- Also known as: Father of Modern Koto
- Born: 1614 Kyoto
- Origin: Japan
- Died: 1685 (aged 70–71)
- Genres: Traditional Japanese music
- Occupations: Musician, Composer
- Instruments: Koto, Shamisen
- Years active: 17th century

= Yatsuhashi Kengyo =

Japanese musician and composer

Yatsuhashi Kengyō (八橋 検校; 1614–1685) was a Japanese musician and composer from Kyoto. The name kengyō is an honorary title given to highly skilled blind musicians.

Yatsuhashi, who was born and died in Japan, was originally a player of the shamisen, but later learned the koto from a musician of the Japanese court. While the instrument was originally restricted to the court, Yatsuhashi is credited as the first musician to introduce and teach the koto to general audiences. He is thus known as the "Father of Modern Koto."

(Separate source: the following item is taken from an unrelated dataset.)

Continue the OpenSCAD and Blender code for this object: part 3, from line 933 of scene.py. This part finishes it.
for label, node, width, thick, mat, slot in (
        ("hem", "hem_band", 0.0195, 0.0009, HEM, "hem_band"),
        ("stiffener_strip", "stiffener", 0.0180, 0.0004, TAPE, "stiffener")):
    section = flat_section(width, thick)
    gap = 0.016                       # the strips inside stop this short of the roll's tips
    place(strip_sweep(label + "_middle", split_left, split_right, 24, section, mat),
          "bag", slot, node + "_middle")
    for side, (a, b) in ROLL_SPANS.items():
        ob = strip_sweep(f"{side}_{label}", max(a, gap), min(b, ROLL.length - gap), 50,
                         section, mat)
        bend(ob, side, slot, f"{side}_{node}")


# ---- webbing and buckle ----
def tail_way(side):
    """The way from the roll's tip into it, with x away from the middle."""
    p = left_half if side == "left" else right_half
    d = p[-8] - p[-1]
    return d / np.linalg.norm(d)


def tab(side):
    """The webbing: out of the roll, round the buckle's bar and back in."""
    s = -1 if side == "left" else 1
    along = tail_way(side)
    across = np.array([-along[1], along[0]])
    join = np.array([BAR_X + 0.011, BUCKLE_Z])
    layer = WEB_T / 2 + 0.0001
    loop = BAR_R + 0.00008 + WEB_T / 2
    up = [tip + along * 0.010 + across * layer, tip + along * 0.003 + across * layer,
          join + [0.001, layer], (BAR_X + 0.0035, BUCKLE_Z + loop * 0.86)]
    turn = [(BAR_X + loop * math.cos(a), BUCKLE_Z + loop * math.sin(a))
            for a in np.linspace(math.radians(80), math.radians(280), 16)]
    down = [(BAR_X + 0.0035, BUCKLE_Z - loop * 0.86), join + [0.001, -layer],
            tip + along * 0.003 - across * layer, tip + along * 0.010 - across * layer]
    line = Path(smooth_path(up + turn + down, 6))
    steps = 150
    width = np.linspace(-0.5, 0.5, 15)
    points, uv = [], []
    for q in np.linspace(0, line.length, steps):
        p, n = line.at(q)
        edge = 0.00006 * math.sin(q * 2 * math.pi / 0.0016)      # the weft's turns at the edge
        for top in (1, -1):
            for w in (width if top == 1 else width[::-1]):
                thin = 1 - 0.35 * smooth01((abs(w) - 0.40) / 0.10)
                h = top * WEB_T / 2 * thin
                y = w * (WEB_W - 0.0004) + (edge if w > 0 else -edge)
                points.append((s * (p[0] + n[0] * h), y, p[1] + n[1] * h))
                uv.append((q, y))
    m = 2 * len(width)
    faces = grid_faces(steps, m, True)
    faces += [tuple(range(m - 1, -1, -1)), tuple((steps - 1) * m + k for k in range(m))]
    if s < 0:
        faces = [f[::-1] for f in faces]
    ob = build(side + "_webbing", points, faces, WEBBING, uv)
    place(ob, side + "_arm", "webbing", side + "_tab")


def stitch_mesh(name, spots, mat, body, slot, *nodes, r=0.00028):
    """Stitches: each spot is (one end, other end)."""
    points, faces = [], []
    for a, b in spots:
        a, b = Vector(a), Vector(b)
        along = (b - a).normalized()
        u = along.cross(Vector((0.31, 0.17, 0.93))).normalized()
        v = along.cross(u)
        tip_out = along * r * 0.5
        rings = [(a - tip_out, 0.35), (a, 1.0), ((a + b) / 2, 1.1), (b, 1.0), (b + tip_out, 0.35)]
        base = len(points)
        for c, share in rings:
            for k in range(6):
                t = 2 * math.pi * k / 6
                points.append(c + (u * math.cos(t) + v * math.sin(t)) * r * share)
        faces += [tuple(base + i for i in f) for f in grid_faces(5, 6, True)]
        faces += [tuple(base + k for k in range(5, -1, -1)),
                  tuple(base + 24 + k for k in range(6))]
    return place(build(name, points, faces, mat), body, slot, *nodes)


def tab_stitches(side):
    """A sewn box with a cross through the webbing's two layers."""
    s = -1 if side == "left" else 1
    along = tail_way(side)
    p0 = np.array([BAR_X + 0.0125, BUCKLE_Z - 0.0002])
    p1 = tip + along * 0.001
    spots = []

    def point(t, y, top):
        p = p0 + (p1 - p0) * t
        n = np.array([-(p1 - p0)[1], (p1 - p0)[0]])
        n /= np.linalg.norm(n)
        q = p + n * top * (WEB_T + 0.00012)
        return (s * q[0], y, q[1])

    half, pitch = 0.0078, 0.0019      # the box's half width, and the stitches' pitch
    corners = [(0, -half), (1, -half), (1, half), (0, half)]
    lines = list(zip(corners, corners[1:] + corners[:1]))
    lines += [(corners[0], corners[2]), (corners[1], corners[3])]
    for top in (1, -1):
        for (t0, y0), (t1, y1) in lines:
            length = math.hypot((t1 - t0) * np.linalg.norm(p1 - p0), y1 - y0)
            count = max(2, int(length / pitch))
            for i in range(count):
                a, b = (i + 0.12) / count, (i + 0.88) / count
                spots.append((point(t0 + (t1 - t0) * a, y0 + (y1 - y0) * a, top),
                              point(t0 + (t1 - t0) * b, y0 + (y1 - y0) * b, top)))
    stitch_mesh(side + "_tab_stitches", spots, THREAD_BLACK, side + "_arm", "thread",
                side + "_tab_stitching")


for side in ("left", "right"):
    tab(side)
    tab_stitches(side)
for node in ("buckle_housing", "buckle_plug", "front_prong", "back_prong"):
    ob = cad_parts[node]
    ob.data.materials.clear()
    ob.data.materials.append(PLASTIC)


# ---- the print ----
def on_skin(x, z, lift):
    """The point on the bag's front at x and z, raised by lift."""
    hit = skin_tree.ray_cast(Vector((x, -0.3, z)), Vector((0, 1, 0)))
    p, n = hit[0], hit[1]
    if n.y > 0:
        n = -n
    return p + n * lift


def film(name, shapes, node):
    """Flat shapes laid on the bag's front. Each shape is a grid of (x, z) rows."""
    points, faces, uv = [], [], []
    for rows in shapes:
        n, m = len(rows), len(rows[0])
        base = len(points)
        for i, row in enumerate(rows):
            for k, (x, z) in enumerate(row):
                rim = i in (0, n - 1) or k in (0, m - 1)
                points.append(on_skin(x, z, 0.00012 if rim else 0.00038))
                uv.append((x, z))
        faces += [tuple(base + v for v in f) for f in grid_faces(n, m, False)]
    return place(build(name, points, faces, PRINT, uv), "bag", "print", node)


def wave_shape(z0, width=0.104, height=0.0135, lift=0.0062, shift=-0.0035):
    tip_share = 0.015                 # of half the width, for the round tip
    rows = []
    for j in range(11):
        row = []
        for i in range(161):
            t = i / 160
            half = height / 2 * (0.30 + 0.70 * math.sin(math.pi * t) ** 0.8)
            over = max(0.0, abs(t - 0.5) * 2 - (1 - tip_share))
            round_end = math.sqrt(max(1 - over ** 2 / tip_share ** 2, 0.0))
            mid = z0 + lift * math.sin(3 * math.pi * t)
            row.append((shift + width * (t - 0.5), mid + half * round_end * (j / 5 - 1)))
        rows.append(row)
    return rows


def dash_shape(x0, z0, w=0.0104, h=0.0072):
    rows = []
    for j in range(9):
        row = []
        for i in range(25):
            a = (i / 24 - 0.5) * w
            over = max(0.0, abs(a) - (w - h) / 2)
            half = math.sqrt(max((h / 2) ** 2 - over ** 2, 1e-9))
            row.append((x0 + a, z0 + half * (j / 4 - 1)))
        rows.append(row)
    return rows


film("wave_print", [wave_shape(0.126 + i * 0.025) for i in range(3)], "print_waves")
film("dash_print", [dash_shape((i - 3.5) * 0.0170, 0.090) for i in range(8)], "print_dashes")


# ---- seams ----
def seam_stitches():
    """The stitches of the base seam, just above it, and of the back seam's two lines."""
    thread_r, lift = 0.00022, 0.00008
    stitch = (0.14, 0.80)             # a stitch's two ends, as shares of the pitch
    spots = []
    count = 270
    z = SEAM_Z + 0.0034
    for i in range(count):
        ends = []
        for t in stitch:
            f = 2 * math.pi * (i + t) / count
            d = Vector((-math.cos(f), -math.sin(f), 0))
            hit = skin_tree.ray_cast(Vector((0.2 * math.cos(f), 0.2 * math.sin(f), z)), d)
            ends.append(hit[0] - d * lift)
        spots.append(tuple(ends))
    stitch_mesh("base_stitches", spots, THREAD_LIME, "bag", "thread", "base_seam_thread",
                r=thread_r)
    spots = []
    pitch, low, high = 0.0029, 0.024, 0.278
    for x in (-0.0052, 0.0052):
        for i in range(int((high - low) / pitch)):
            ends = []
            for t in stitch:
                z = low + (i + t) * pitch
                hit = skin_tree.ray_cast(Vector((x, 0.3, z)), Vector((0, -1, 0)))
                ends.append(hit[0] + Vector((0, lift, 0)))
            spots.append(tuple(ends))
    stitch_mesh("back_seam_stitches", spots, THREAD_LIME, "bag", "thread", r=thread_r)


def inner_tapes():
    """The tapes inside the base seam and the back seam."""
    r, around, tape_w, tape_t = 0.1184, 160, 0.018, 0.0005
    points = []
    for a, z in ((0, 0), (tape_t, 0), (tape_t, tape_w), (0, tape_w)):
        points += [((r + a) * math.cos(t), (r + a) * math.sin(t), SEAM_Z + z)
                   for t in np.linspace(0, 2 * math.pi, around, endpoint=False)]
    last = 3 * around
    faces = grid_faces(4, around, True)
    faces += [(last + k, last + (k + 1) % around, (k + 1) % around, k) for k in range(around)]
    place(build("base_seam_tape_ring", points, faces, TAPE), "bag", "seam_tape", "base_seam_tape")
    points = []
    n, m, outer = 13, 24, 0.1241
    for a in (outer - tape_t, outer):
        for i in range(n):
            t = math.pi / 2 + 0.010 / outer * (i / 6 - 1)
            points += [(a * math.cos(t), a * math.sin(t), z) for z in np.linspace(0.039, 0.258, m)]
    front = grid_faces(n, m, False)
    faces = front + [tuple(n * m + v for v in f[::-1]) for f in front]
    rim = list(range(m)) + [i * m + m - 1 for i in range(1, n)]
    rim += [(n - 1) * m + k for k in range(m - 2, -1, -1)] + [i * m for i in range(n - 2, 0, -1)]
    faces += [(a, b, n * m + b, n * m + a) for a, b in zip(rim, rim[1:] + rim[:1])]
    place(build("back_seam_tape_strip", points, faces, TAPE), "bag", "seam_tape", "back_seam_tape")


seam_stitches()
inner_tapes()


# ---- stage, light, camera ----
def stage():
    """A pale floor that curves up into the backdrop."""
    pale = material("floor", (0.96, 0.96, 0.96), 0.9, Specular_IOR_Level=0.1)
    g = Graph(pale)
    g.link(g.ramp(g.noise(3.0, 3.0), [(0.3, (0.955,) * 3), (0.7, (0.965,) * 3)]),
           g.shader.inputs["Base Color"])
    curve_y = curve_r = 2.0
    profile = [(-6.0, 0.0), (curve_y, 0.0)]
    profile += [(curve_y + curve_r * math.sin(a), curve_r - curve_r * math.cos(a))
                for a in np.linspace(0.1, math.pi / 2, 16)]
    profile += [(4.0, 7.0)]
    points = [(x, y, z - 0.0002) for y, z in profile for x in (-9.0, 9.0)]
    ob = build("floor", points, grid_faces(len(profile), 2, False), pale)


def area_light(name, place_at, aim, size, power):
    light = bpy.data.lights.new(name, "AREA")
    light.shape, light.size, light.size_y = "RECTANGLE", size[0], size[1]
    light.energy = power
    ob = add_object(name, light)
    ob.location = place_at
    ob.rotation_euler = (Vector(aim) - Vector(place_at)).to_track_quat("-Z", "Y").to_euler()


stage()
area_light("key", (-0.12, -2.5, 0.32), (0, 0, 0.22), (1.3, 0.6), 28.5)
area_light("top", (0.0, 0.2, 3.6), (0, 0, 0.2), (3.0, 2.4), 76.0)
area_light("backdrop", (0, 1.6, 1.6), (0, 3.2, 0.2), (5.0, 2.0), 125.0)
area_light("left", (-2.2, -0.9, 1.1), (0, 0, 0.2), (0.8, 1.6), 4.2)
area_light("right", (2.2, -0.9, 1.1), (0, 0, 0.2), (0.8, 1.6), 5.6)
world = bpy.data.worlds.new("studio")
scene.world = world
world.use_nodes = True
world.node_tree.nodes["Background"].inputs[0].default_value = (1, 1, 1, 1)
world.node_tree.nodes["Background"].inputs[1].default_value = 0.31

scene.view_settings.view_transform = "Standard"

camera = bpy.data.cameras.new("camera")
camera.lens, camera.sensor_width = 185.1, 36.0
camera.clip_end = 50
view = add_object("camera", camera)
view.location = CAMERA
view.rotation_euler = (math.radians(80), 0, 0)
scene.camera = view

He changed the limited selection of six pieces to a brand new style of koto music which he called kumi uta. Yatsuhashi changed the Tsukushi goto tunings, which were based on tunings used in gagaku, and with this change a new style of koto was born. He adapted the Hirajoshi scale and the Insen scale for the koto, from the shamisen repertoire.

Yatsuhashi is also credited as the composer of the important koto solo piece Rokudan-no-shirabe (六段の調, Music of Six Steps), although he may not actually have composed it himself.